**Information supplied:**
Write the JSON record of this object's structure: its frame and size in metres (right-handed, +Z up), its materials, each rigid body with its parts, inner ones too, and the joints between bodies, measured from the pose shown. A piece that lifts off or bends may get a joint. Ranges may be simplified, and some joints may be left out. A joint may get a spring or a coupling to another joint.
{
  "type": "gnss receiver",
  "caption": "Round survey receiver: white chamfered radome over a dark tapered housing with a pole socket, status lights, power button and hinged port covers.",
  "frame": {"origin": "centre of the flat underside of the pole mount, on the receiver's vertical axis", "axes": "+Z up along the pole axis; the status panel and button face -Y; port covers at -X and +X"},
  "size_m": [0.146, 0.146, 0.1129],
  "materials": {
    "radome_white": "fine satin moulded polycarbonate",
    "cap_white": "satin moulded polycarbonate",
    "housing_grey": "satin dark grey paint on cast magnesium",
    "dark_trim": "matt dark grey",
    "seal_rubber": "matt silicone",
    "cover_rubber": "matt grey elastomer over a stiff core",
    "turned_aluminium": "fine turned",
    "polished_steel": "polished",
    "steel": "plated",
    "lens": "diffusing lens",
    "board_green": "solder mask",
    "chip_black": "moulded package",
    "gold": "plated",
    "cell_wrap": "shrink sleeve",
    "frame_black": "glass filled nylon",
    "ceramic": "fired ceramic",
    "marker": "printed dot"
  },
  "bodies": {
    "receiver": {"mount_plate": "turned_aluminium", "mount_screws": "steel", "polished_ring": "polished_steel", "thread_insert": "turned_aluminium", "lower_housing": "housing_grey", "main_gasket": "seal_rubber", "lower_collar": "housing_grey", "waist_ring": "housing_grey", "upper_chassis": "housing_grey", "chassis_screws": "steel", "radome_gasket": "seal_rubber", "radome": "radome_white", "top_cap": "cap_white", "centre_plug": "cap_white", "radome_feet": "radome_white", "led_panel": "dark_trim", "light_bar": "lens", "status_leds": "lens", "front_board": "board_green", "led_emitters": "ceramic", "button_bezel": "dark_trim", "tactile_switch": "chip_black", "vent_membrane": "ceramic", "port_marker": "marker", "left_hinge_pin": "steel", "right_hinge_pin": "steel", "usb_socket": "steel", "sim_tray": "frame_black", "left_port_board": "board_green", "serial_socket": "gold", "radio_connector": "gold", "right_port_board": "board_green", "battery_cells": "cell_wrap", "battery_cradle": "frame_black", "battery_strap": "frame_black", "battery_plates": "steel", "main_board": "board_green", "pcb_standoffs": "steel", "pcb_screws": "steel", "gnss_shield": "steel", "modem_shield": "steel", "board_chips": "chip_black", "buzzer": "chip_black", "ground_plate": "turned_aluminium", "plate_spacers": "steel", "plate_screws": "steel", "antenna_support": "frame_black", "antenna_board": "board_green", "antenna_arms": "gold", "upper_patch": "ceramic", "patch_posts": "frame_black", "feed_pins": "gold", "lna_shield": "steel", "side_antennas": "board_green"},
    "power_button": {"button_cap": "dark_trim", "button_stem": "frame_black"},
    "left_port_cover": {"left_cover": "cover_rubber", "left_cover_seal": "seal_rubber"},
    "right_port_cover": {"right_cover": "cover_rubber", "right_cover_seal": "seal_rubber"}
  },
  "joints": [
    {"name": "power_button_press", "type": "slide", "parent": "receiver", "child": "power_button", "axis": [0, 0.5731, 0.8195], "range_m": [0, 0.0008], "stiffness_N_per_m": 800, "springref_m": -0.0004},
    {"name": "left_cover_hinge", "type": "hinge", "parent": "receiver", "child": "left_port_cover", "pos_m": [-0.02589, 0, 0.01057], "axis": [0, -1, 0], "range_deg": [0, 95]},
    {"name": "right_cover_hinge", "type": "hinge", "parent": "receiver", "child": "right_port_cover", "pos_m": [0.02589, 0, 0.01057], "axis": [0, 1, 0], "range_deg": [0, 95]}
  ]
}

**The task:** Read through the data and copy every line where "joints" shows up.

**Completed exercise:**
Write the JSON record of this object's structure: its frame and size in metres (right-handed, +Z up), its materials, each rigid body with its parts, inner ones too, and the joints between bodies, measured from the pose shown. A piece that lifts off or bends may get a joint. Ranges may be simplified, and some joints may be left out. A joint may get a spring or a coupling to another joint.
  "joints": [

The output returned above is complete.